One way to work around time constraints is to automate your betting strategy using a trading bot. However, this approach is only feasible for bets placed on betting exchanges.
2. Trying To Recover Losses
Many bettors fall into the trap of trying to recover their losses by placing more bets in the hopes of winning back what they lost. This is known as “chasing losses” and is a common mistake in betting strategy.
The rationale behind chasing losses is that if the bettor keeps betting, they will eventually win and make up for their losses. However, this strategy is flawed for several reasons:
- It can lead to emotional betting: Chasing losses can cause bettors to become emotional and make impulsive decisions. They may start to bet on games they know little about or take bigger risks than they normally would, hoping for a big payout.
- It can lead to larger losses: By chasing losses, bettors may end up betting more than they can afford to lose. If they continue to lose, the losses can compound, and they may find themselves in an even worse financial situation.
- It ignores the concept of variance: Betting on sports involves a degree of uncertainty, and even the most skilled bettors will experience losses. Chasing losses ignores the fact that losses are a normal part of the betting process and that a string of losses does not necessarily mean that a winning streak is on the horizon.
- It can lead to a lack of discipline: By chasing losses, bettors may lose sight of their overall betting strategy and goals. They may become so focused on recouping their losses that they neglect to consider factors such as bankroll management, betting value, and proper analysis of games.
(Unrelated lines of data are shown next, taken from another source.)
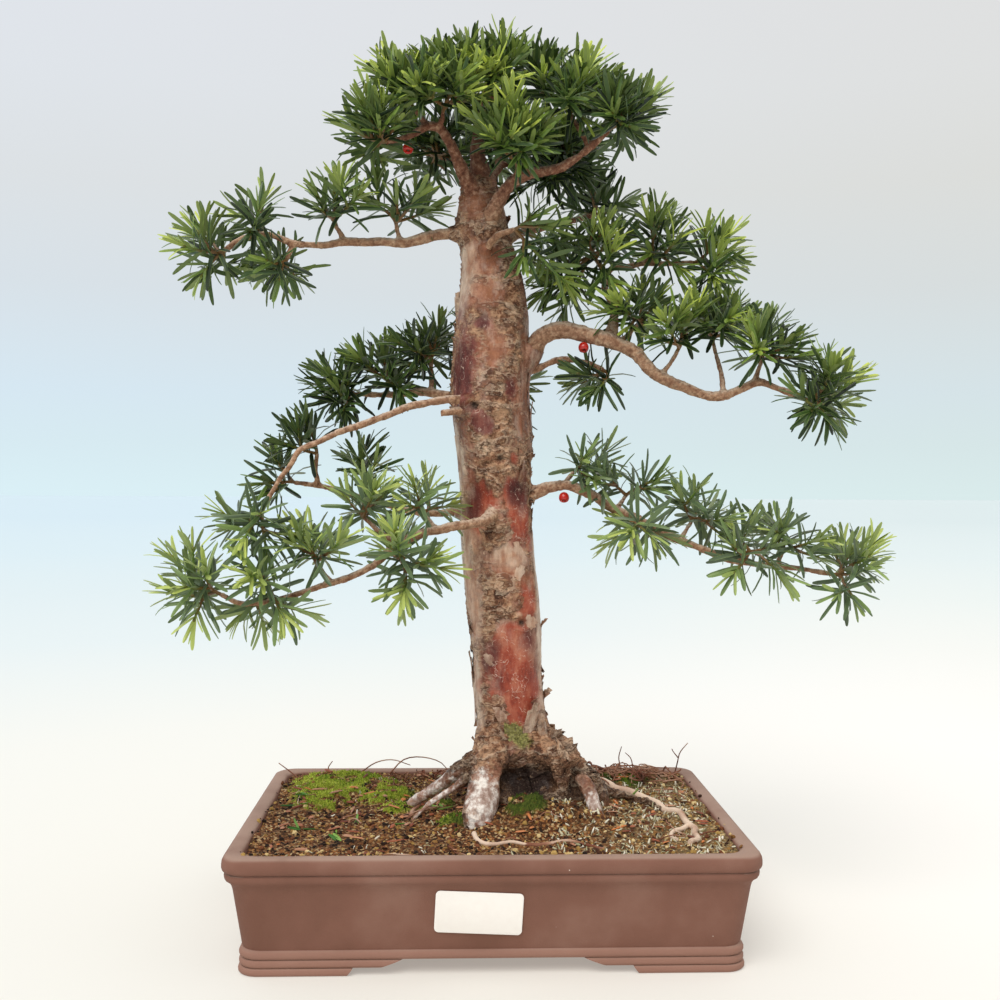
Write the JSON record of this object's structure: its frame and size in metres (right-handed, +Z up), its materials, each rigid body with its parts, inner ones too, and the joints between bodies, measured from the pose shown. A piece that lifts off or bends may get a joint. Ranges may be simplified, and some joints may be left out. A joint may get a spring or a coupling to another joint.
{
  "type": "japanese yew bonsai",
  "caption": "Japanese yew bonsai with a thick straight trunk, spreading surface roots and needle pads, in a low rectangular clay pot.",
  "frame": {"origin": "middle of the whole model's box in X and Y, on the surface that the pot's feet stand on", "axes": "+Z up; +X to the right and -Y towards the viewer, seen from the front, where the sticker is; the pot's long side lies along X"},
  "size_m": [0.4824, 0.2334, 0.5885],
  "materials": {
    "clay": "unglazed red-brown clay, matt",
    "soil": "crumbly brown soil with moss",
    "bark": "flaking bark over smooth pink and red under-bark",
    "needles": "satin green needles",
    "paper": "white satin paper",
    "aril": "glossy red fruit flesh",
    "seed": "dull grey-purple seed",
    "screen": "black plastic mesh"
  },
  "bodies": {
    "root": {"pot": "clay", "drain_screen_1": "screen", "drain_screen_2": "screen", "soil": "soil", "label": "paper", "wood": "bark", "berry_1": "aril", "berry_2": "aril", "berry_3": "aril", "unripe_seed": "seed", "spray_left_top_1": "needles", "spray_left_top_2": "needles", "spray_left_top_3": "needles", "spray_left_top_4": "needles", "spray_left_top_5": "needles", "spray_crown_left_1": "needles", "spray_crown_left_2": "needles", "spray_crown_left_3": "needles", "spray_crown_top_1": "needles", "spray_crown_top_2": "needles", "spray_crown_top_3": "needles", "spray_crown_right_1": "needles", "spray_crown_right_2": "needles", "spray_crown_right_3": "needles", "spray_crown_back_1": "needles", "spray_crown_back_2": "needles", "spray_crown_back_3": "needles", "spray_right_small_1": "needles", "spray_right_up_1": "needles", "spray_right_up_2": "needles", "spray_right_up_3": "needles", "spray_right_behind_1": "needles", "spray_right_main_1": "needles", "spray_right_main_2": "needles", "spray_right_main_3": "needles", "spray_right_main_4": "needles", "spray_right_main_5": "needles", "spray_right_stub_1": "needles", "spray_right_low_1": "needles", "spray_right_low_2": "needles", "spray_right_low_3": "needles", "spray_right_low_4": "needles", "spray_right_low_5": "needles", "spray_right_low_6": "needles", "spray_right_low_7": "needles", "spray_left_mid_1": "needles", "spray_left_back_1": "needles", "spray_left_back_2": "needles", "spray_left_back_3": "needles", "spray_left_back_low_1": "needles", "spray_left_back_low_2": "needles", "spray_left_back_low_3": "needles", "spray_left_low_1": "needles", "spray_left_low_2": "needles", "spray_left_low_3": "needles", "spray_left_low_4": "needles", "spray_left_low_5": "needles", "spray_left_low_6": "needles", "spray_back_mid_1": "needles", "spray_back_mid_2": "needles"}
  },
  "joints": []
}
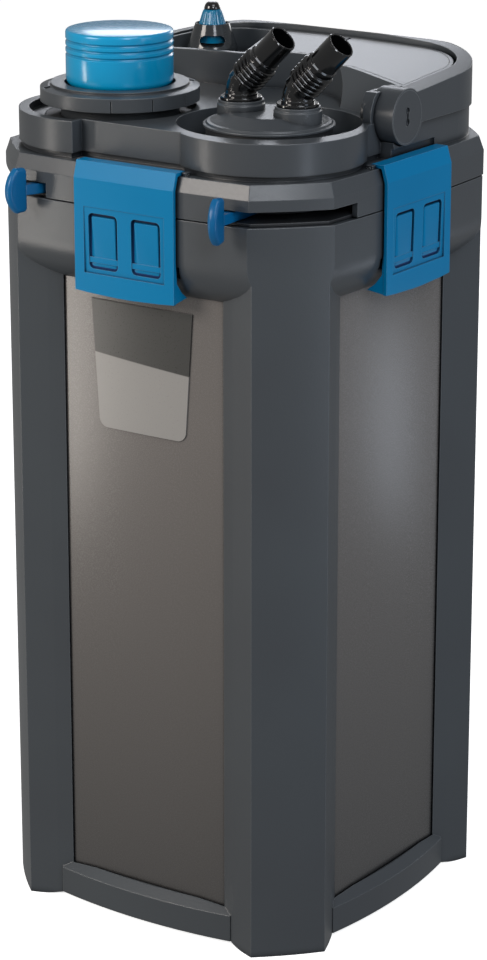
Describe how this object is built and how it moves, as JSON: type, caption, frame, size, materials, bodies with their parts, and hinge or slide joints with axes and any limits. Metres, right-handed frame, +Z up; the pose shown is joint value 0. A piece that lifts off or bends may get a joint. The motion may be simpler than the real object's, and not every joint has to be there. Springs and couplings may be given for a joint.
{
  "type": "canister filter",
  "caption": "Square upright canister filter for an aquarium, with clipped head, priming plunger, hose elbows, heater dial and carrying handle.",
  "frame": {"origin": "middle of the underside, in the plane of the four feet", "axes": "+Z up, -Y out of the front face with the bare badge plate, +X to the right when the front is seen"},
  "size_m": [0.2514, 0.2687, 0.5624],
  "materials": {
    "body_plastic": "satin",
    "panel_plastic": "satin",
    "dark_plastic": "matte",
    "cover_plastic": "satin",
    "clip_plastic": "satin",
    "plunger_plastic": "satin",
    "lever_plastic": "satin",
    "elbow_plastic": "gloss",
    "dial_plastic": "gloss",
    "white_plastic": "satin",
    "seal_rubber": "matte",
    "steel": "satin",
    "heater_metal": "satin",
    "coil_copper": "satin",
    "magnet": "matte",
    "foam_blue": "matte",
    "foam_yellow": "matte",
    "plate_grey": "satin"
  },
  "bodies": {
    "canister": {"outer_frame": "body_plastic", "foot_pads": "seal_rubber", "container": "panel_plastic", "container_seal": "seal_rubber", "badge_plate": "plate_grey", "head_housing": "body_plastic", "head_base": "dark_plastic", "base_screws": "steel", "cover_left": "cover_plastic", "cover_right": "cover_plastic", "clip_pins": "steel", "handle_pins": "steel", "prefilter_cap": "body_plastic", "priming_spring": "steel", "prefilter_head": "dark_plastic", "prefilter_pipe": "dark_plastic", "prefilter_foams": "foam_blue", "prefilter_cage": "dark_plastic", "hose_block": "dark_plastic", "hose_seals": "seal_rubber", "hose_dome": "body_plastic", "port_collars": "body_plastic", "heater_housing": "body_plastic", "heater_cap": "elbow_plastic", "heater_rod": "heater_metal", "heater_seal": "seal_rubber", "cable_glands": "seal_rubber", "motor_housing": "dark_plastic", "stator_coil": "coil_copper", "rotor_shaft": "magnet", "shaft_bushes": "seal_rubber", "volute": "dark_plastic", "media_tray_1": "dark_plastic", "media_tray_2": "dark_plastic", "media_tray_3": "dark_plastic", "media_tray_4": "dark_plastic", "filter_foam_1": "foam_blue", "filter_foam_2": "foam_yellow", "filter_foam_3": "foam_blue", "filter_foam_4": "foam_yellow"},
    "clip_front": {"clip_front": "clip_plastic"},
    "clip_right": {"clip_right": "clip_plastic"},
    "clip_back": {"clip_back": "clip_plastic"},
    "clip_left": {"clip_left": "clip_plastic"},
    "handle": {"handle": "body_plastic", "handle_caps": "body_plastic"},
    "plunger": {"priming_plunger": "plunger_plastic", "plunger_seal": "seal_rubber"},
    "elbow_left": {"elbow_left": "elbow_plastic"},
    "elbow_right": {"elbow_right": "elbow_plastic"},
    "heater_dial": {"heater_dial": "dial_plastic"},
    "hose_lever": {"hose_ring": "dark_plastic", "hose_lever": "lever_plastic"},
    "prefilter_lever": {"prefilter_ring": "dark_plastic", "prefilter_lever": "lever_plastic"},
    "impeller": {"rotor_magnet": "magnet", "impeller": "white_plastic"}
  },
  "joints": [
    {"name": "clip_front_hinge", "type": "hinge", "parent": "canister", "child": "clip_front", "pos_m": [0, -0.1148, 0.4818], "axis": [-1, 0, 0], "range_deg": [0, 70]},
    {"name": "clip_right_hinge", "type": "hinge", "parent": "canister", "child": "clip_right", "pos_m": [0.1148, 0, 0.4818], "axis": [0, -1, 0], "range_deg": [0, 55]},
    {"name": "clip_back_hinge", "type": "hinge", "parent": "canister", "child": "clip_back", "pos_m": [0, 0.1148, 0.4818], "axis": [1, 0, 0], "range_deg": [0, 70]},
    {"name": "clip_left_hinge", "type": "hinge", "parent": "canister", "child": "clip_left", "pos_m": [-0.1148, 0, 0.4818], "axis": [0, 1, 0], "range_deg": [0, 55]},
    {"name": "handle_hinge", "type": "hinge", "parent": "canister", "child": "handle", "pos_m": [0, 0, 0.5065], "axis": [1, 0, 0], "range_deg": [0, 90]},
    {"name": "plunger_slide", "type": "slide", "parent": "canister", "child": "plunger", "axis": [0, 0, -1], "range_m": [0, 0.024], "stiffness_N_per_m": 400, "deforming": ["priming_spring"]},
    {"name": "elbow_left_swivel", "type": "hinge", "parent": "canister", "child": "elbow_left", "pos_m": [0.0362, -0.0568, 0.5178], "axis": [0, 0, 1], "range_deg": [-170, 80]},
    {"name": "elbow_right_swivel", "type": "hinge", "parent": "canister", "child": "elbow_right", "pos_m": [0.0762, -0.0568, 0.5178], "axis": [0, 0, 1], "range_deg": [-80, 80]},
    {"name": "heater_dial_turn", "type": "hinge", "parent": "canister", "child": "heater_dial", "pos_m": [-0.074, 0.071, 0.5241], "axis": [0, 0, 1], "range_deg": [0, 280]},
    {"name": "hose_lever_turn", "type": "hinge", "parent": "canister", "child": "hose_lever", "pos_m": [0.0562, -0.0568, 0.4625], "axis": [0, 0, 1], "range_deg": [0, 60]},
    {"name": "prefilter_lever_turn", "type": "hinge", "parent": "canister", "child": "prefilter_lever", "pos_m": [-0.0534, -0.0557, 0.4625], "axis": [0, 0, -1], "range_deg": [0, 60]},
    {"name": "impeller_spin", "type": "hinge", "parent": "canister", "child": "impeller", "pos_m": [0.058, 0.066, 0.4715], "axis": [0, 0, 1], "continuous": true}
  ]
}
3. Relying On A Staking Plan
It’s a common mistake for sports bettors to base a strategy around a staking plan rather than a sound bet selection method. Staking plans alone cannot make a losing strategy profitable.
Consider a series of equal-stake bets placed on Roulette in a casino, producing mixed results and overall loss. It’s important to note that if the player had raised the stakes on certain (winning) bets, it could have produced a profit. However, this does not alter the underlying fact that the player had no advantage to begin with. Therefore this theoretical staking plan only masks the fact that the strategy is not profitable. It will fail in the long run because of the house edge.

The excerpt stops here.